Yanukovych also came out with several memorable phrases about Ukrainian journalists and their role in the country. "Be free and value your rights, be such as you should be by your nature -- free, honest, and independent," the Mass Information Institute website ( quoted him as saying last week. What is more, Yanukovych recalled the case of slain Internet journalist Heorhiy Gongadze -- about which he remained silent during his two years as prime minister in Kyiv -- and promised to take the case "under his personal supervision in order to investigate this resonant crime."

In other words, Yanukovych stepped onto the same path for which he previously scolded his presidential rival, Yushchenko; namely, he has became highly critical of the power system only after losing his clout in it. It seems to be a path followed by many other politicians elsewhere, but Yanukovych has a strong point here in highlighting the ambiguous political behavior of "president-in-waiting" Yushchenko, who served as prime minister in 1999-2001 and worked together with the "shameful authorities" without paying much attention to either the situation of the Ukrainian media in general of the Gongadze case in particular.

Is Yanukovych's astounding transformation into an oppositionist genuine? There are few in Ukraine who believe so. Parliamentary speaker Volodymyr Lytvyn spoke for many when he opined on 13 December that Yanukovych's current antigovernment rhetoric is just an element of campaign propaganda intended to mobilize some part of the anti-Kuchma electorate into taking his side. "I think [this rhetoric takes its origin] in the election logic that makes us distance ourselves from the power system and remain in it at the same time," Lytvyn said.

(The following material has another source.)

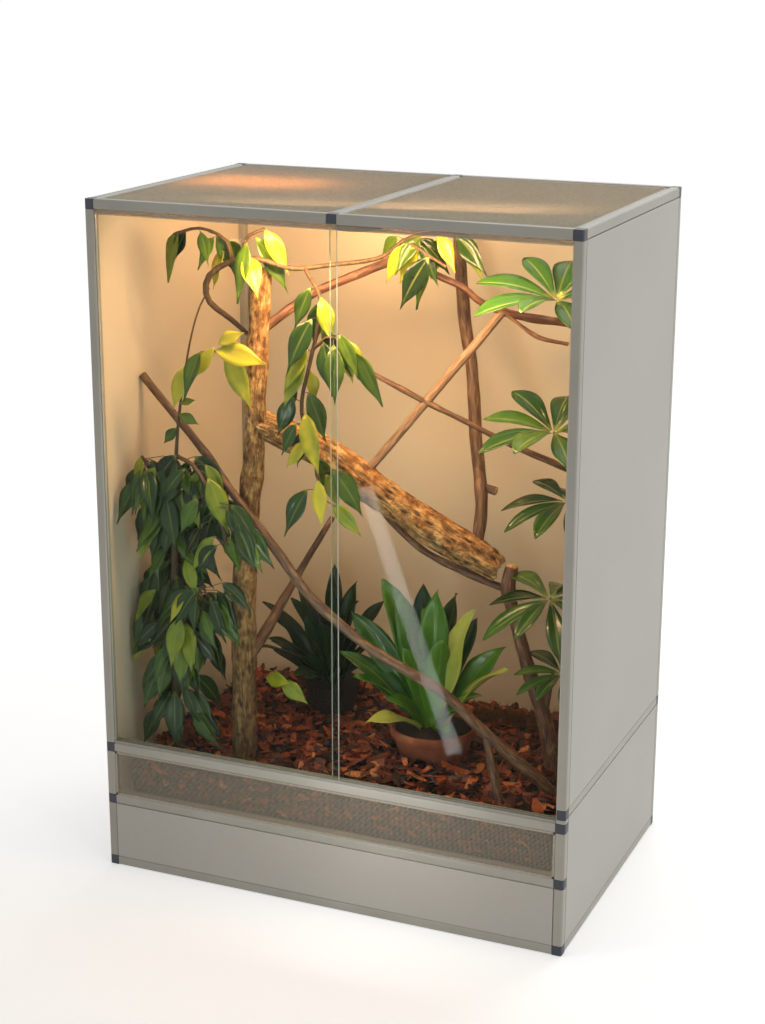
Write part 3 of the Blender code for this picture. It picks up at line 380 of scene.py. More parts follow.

But for many voters in the east and south of Ukraine, Yanukovych's bitter words about official betrayal and cowardice sound convincing. Those who voted for Yanukovych on 31 October and 21 November see the Orange Revolution in Ukraine not only as the prime minister's personal defeat, but also as a grave national setback. For them the prevalence of the "poor rural west" over the "rich industrial east" of the country comes not as a triumph of democracy over authoritarianism but rather as personal humiliation and frustration. It is they who appear to be primarily targeted by Yanukovych in his brand-new role as an oppositionist.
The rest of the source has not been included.